TASK DESCRIPTION: What follows is a listing; give it again exactly, in its entirety.

SOURCE EXCERPT:
○ ○ ○

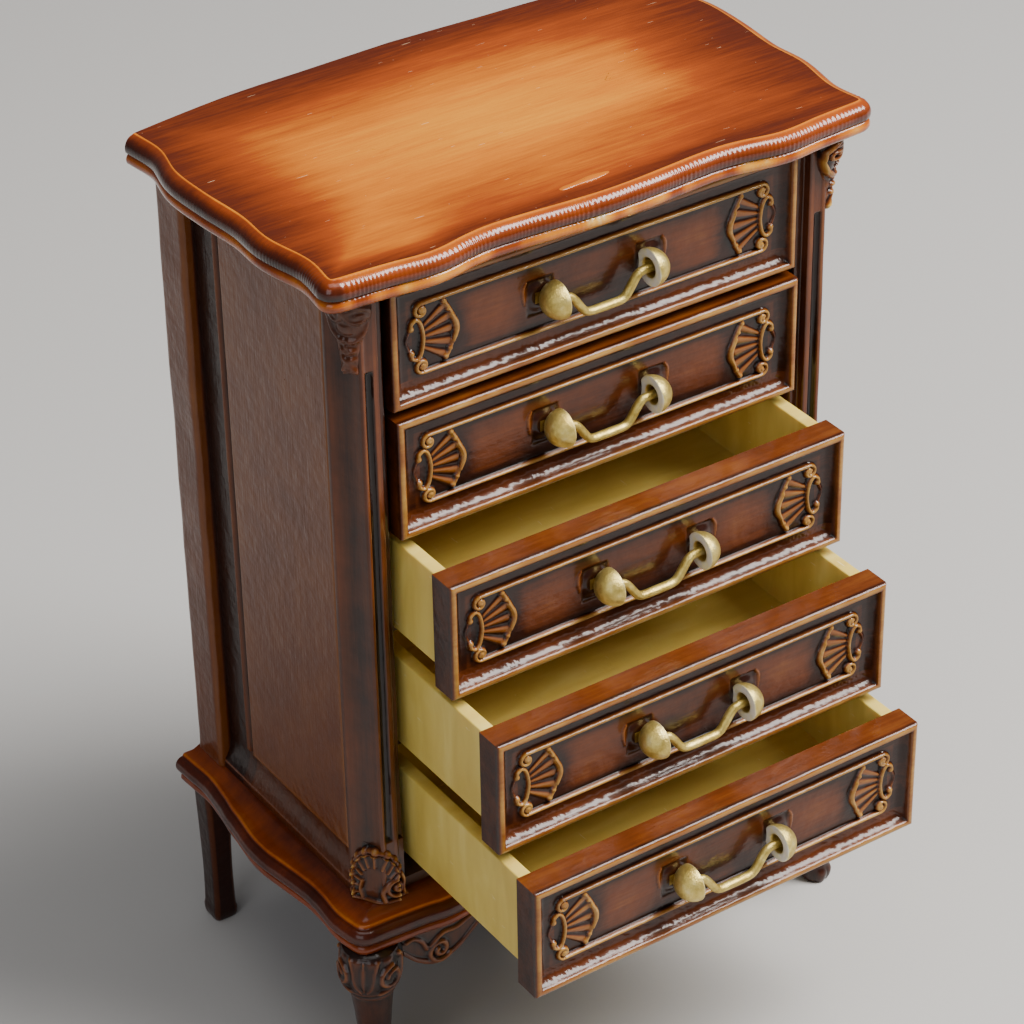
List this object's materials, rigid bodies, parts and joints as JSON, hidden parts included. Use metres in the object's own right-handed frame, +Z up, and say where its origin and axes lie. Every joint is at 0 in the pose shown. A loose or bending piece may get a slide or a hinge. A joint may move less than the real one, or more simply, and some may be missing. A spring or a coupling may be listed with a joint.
{
  "type": "miniature chest of drawers",
  "caption": "Dolls house chest of drawers with serpentine moulded top and plinth, cabriole legs, fluted corner posts and sliding drawers with swinging bail handles.",
  "frame": {"origin": "on the floor, under the middle of the case", "axes": "+Z up; the drawers open towards -Y; +X is to the right for someone facing the drawers"},
  "size_m": [0.0674, 0.0623, 0.098],
  "materials": {
    "lacquer_top": "gloss lacquer over brushed orange-brown wood-effect paint, darker at the edges",
    "lacquer_brown": "gloss lacquer over red-brown wood-effect paint, rubbed to tan on raised edges",
    "ivory_plastic": "satin moulded plastic, unpainted",
    "bare_plastic": "satin brown inside the case",
    "gold_paint": "satin pale gold"
  },
  "bodies": {
    "cabinet": {"top_board": "lacquer_top", "base_plinth": "lacquer_brown", "back_panel": "lacquer_brown", "case_floor": "lacquer_brown", "front_apron": "lacquer_brown", "corner_post_left": "lacquer_brown", "post_bracket_left": "lacquer_brown", "post_palmette_left": "lacquer_brown", "side_panel_left": "lacquer_brown", "rear_stile_left": "lacquer_brown", "runner_rack_left": "bare_plastic", "front_leg_left": "lacquer_brown", "rear_leg_left": "lacquer_brown", "corner_post_right": "lacquer_brown", "post_bracket_right": "lacquer_brown", "post_palmette_right": "lacquer_brown", "side_panel_right": "lacquer_brown", "rear_stile_right": "lacquer_brown", "runner_rack_right": "bare_plastic", "front_leg_right": "lacquer_brown", "rear_leg_right": "lacquer_brown"},
    "drawer_1": {"drawer_1_front": "lacquer_brown", "drawer_1_box": "ivory_plastic", "drawer_1_knob_left": "gold_paint", "drawer_1_knob_right": "gold_paint"},
    "bail_1": {"drawer_1_bail": "gold_paint"},
    "drawer_2": {"drawer_2_front": "lacquer_brown", "drawer_2_box": "ivory_plastic", "drawer_2_knob_left": "gold_paint", "drawer_2_knob_right": "gold_paint"},
    "bail_2": {"drawer_2_bail": "gold_paint"},
    "drawer_3": {"drawer_3_front": "lacquer_brown", "drawer_3_box": "ivory_plastic", "drawer_3_knob_left": "gold_paint", "drawer_3_knob_right": "gold_paint"},
    "bail_3": {"drawer_3_bail": "gold_paint"},
    "drawer_4": {"drawer_4_front": "lacquer_brown", "drawer_4_box": "ivory_plastic", "drawer_4_knob_left": "gold_paint", "drawer_4_knob_right": "gold_paint"},
    "bail_4": {"drawer_4_bail": "gold_paint"},
    "drawer_5": {"drawer_5_front": "lacquer_brown", "drawer_5_box": "ivory_plastic", "drawer_5_knob_left": "gold_paint", "drawer_5_knob_right": "gold_paint"},
    "bail_5": {"drawer_5_bail": "gold_paint"}
  },
  "joints": [
    {"name": "drawer_1_slide", "type": "slide", "parent": "cabinet", "child": "drawer_1", "axis": [0, -1, 0], "range_m": [0, 0.024]},
    {"name": "bail_1_pivot", "type": "hinge", "parent": "drawer_1", "child": "bail_1", "pos_m": [0, -0.0177, 0.0873], "axis": [-1, 0, 0], "range_deg": [-12, 110]},
    {"name": "drawer_2_slide", "type": "slide", "parent": "cabinet", "child": "drawer_2", "axis": [0, -1, 0], "range_m": [-0.0006, 0.0234]},
    {"name": "bail_2_pivot", "type": "hinge", "parent": "drawer_2", "child": "bail_2", "pos_m": [0, -0.0183, 0.0732], "axis": [-1, 0, 0], "range_deg": [-12, 110]},
    {"name": "drawer_3_slide", "type": "slide", "parent": "cabinet", "child": "drawer_3", "axis": [0, -1, 0], "range_m": [-0.0089, 0.0151]},
    {"name": "bail_3_pivot", "type": "hinge", "parent": "drawer_3", "child": "bail_3", "pos_m": [0, -0.0266, 0.0591], "axis": [-1, 0, 0], "range_deg": [-12, 110]},
    {"name": "drawer_4_slide", "type": "slide", "parent": "cabinet", "child": "drawer_4", "axis": [0, -1, 0], "range_m": [-0.0165, 0.0075]},
    {"name": "bail_4_pivot", "type": "hinge", "parent": "drawer_4", "child": "bail_4", "pos_m": [0, -0.0342, 0.045], "axis": [-1, 0, 0], "range_deg": [-12, 110]},
    {"name": "drawer_5_slide", "type": "slide", "parent": "cabinet", "child": "drawer_5", "axis": [0, -1, 0], "range_m": [-0.0225, 0.0015]},
    {"name": "bail_5_pivot", "type": "hinge", "parent": "drawer_5", "child": "bail_5", "pos_m": [0, -0.0402, 0.0309], "axis": [-1, 0, 0], "range_deg": [-12, 110]}
  ]
}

○ ○ ○

REPLY:
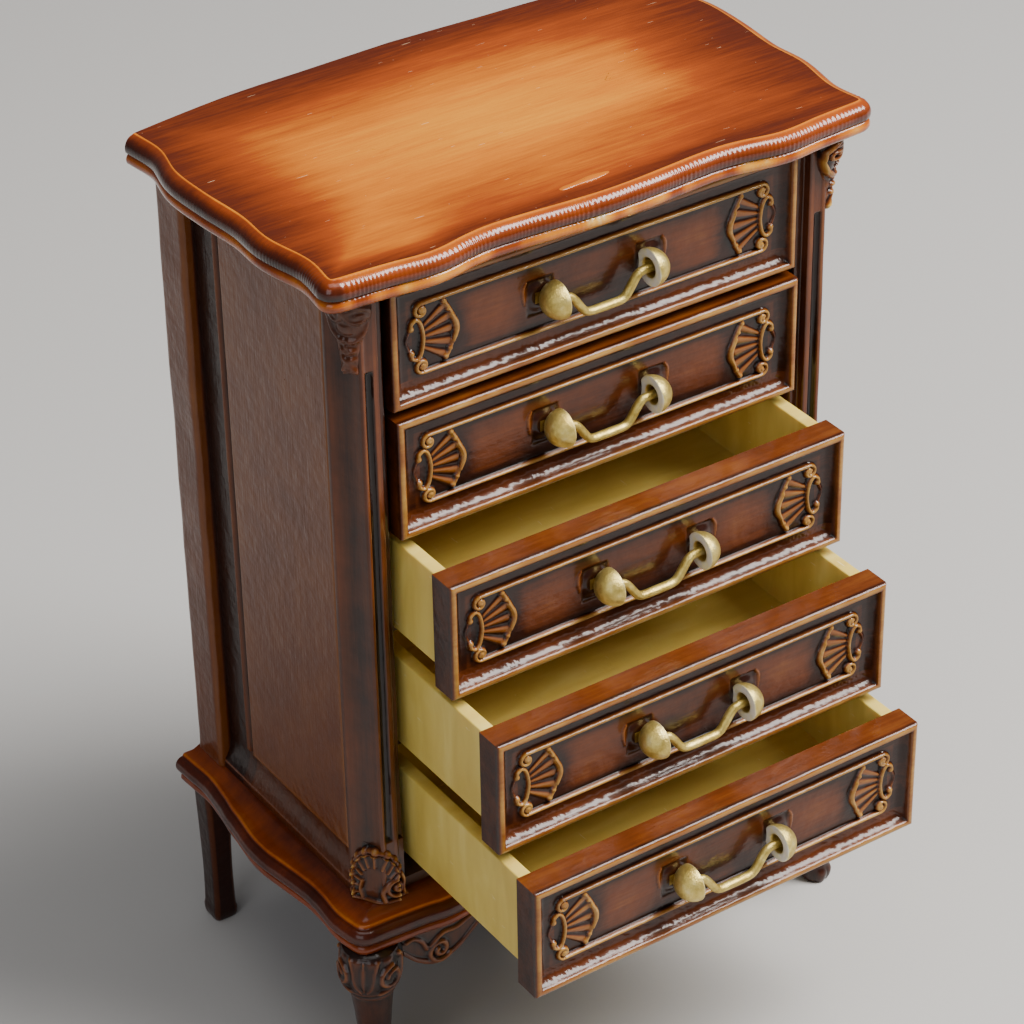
List this object's materials, rigid bodies, parts and joints as JSON, hidden parts included. Use metres in the object's own right-handed frame, +Z up, and say where its origin and axes lie. Every joint is at 0 in the pose shown. A loose or bending piece may get a slide or a hinge. A joint may move less than the real one, or more simply, and some may be missing. A spring or a coupling may be listed with a joint.
{
  "type": "miniature chest of drawers",
  "caption": "Dolls house chest of drawers with serpentine moulded top and plinth, cabriole legs, fluted corner posts and sliding drawers with swinging bail handles.",
  "frame": {"origin": "on the floor, under the middle of the case", "axes": "+Z up; the drawers open towards -Y; +X is to the right for someone facing the drawers"},
  "size_m": [0.0674, 0.0623, 0.098],
  "materials": {
    "lacquer_top": "gloss lacquer over brushed orange-brown wood-effect paint, darker at the edges",
    "lacquer_brown": "gloss lacquer over red-brown wood-effect paint, rubbed to tan on raised edges",
    "ivory_plastic": "satin moulded plastic, unpainted",
    "bare_plastic": "satin brown inside the case",
    "gold_paint": "satin pale gold"
  },
  "bodies": {
    "cabinet": {"top_board": "lacquer_top", "base_plinth": "lacquer_brown", "back_panel": "lacquer_brown", "case_floor": "lacquer_brown", "front_apron": "lacquer_brown", "corner_post_left": "lacquer_brown", "post_bracket_left": "lacquer_brown", "post_palmette_left": "lacquer_brown", "side_panel_left": "lacquer_brown", "rear_stile_left": "lacquer_brown", "runner_rack_left": "bare_plastic", "front_leg_left": "lacquer_brown", "rear_leg_left": "lacquer_brown", "corner_post_right": "lacquer_brown", "post_bracket_right": "lacquer_brown", "post_palmette_right": "lacquer_brown", "side_panel_right": "lacquer_brown", "rear_stile_right": "lacquer_brown", "runner_rack_right": "bare_plastic", "front_leg_right": "lacquer_brown", "rear_leg_right": "lacquer_brown"},
    "drawer_1": {"drawer_1_front": "lacquer_brown", "drawer_1_box": "ivory_plastic", "drawer_1_knob_left": "gold_paint", "drawer_1_knob_right": "gold_paint"},
    "bail_1": {"drawer_1_bail": "gold_paint"},
    "drawer_2": {"drawer_2_front": "lacquer_brown", "drawer_2_box": "ivory_plastic", "drawer_2_knob_left": "gold_paint", "drawer_2_knob_right": "gold_paint"},
    "bail_2": {"drawer_2_bail": "gold_paint"},
    "drawer_3": {"drawer_3_front": "lacquer_brown", "drawer_3_box": "ivory_plastic", "drawer_3_knob_left": "gold_paint", "drawer_3_knob_right": "gold_paint"},
    "bail_3": {"drawer_3_bail": "gold_paint"},
    "drawer_4": {"drawer_4_front": "lacquer_brown", "drawer_4_box": "ivory_plastic", "drawer_4_knob_left": "gold_paint", "drawer_4_knob_right": "gold_paint"},
    "bail_4": {"drawer_4_bail": "gold_paint"},
    "drawer_5": {"drawer_5_front": "lacquer_brown", "drawer_5_box": "ivory_plastic", "drawer_5_knob_left": "gold_paint", "drawer_5_knob_right": "gold_paint"},
    "bail_5": {"drawer_5_bail": "gold_paint"}
  },
  "joints": [
    {"name": "drawer_1_slide", "type": "slide", "parent": "cabinet", "child": "drawer_1", "axis": [0, -1, 0], "range_m": [0, 0.024]},
    {"name": "bail_1_pivot", "type": "hinge", "parent": "drawer_1", "child": "bail_1", "pos_m": [0, -0.0177, 0.0873], "axis": [-1, 0, 0], "range_deg": [-12, 110]},
    {"name": "drawer_2_slide", "type": "slide", "parent": "cabinet", "child": "drawer_2", "axis": [0, -1, 0], "range_m": [-0.0006, 0.0234]},
    {"name": "bail_2_pivot", "type": "hinge", "parent": "drawer_2", "child": "bail_2", "pos_m": [0, -0.0183, 0.0732], "axis": [-1, 0, 0], "range_deg": [-12, 110]},
    {"name": "drawer_3_slide", "type": "slide", "parent": "cabinet", "child": "drawer_3", "axis": [0, -1, 0], "range_m": [-0.0089, 0.0151]},
    {"name": "bail_3_pivot", "type": "hinge", "parent": "drawer_3", "child": "bail_3", "pos_m": [0, -0.0266, 0.0591], "axis": [-1, 0, 0], "range_deg": [-12, 110]},
    {"name": "drawer_4_slide", "type": "slide", "parent": "cabinet", "child": "drawer_4", "axis": [0, -1, 0], "range_m": [-0.0165, 0.0075]},
    {"name": "bail_4_pivot", "type": "hinge", "parent": "drawer_4", "child": "bail_4", "pos_m": [0, -0.0342, 0.045], "axis": [-1, 0, 0], "range_deg": [-12, 110]},
    {"name": "drawer_5_slide", "type": "slide", "parent": "cabinet", "child": "drawer_5", "axis": [0, -1, 0], "range_m": [-0.0225, 0.0015]},
    {"name": "bail_5_pivot", "type": "hinge", "parent": "drawer_5", "child": "bail_5", "pos_m": [0, -0.0402, 0.0309], "axis": [-1, 0, 0], "range_deg": [-12, 110]}
  ]
}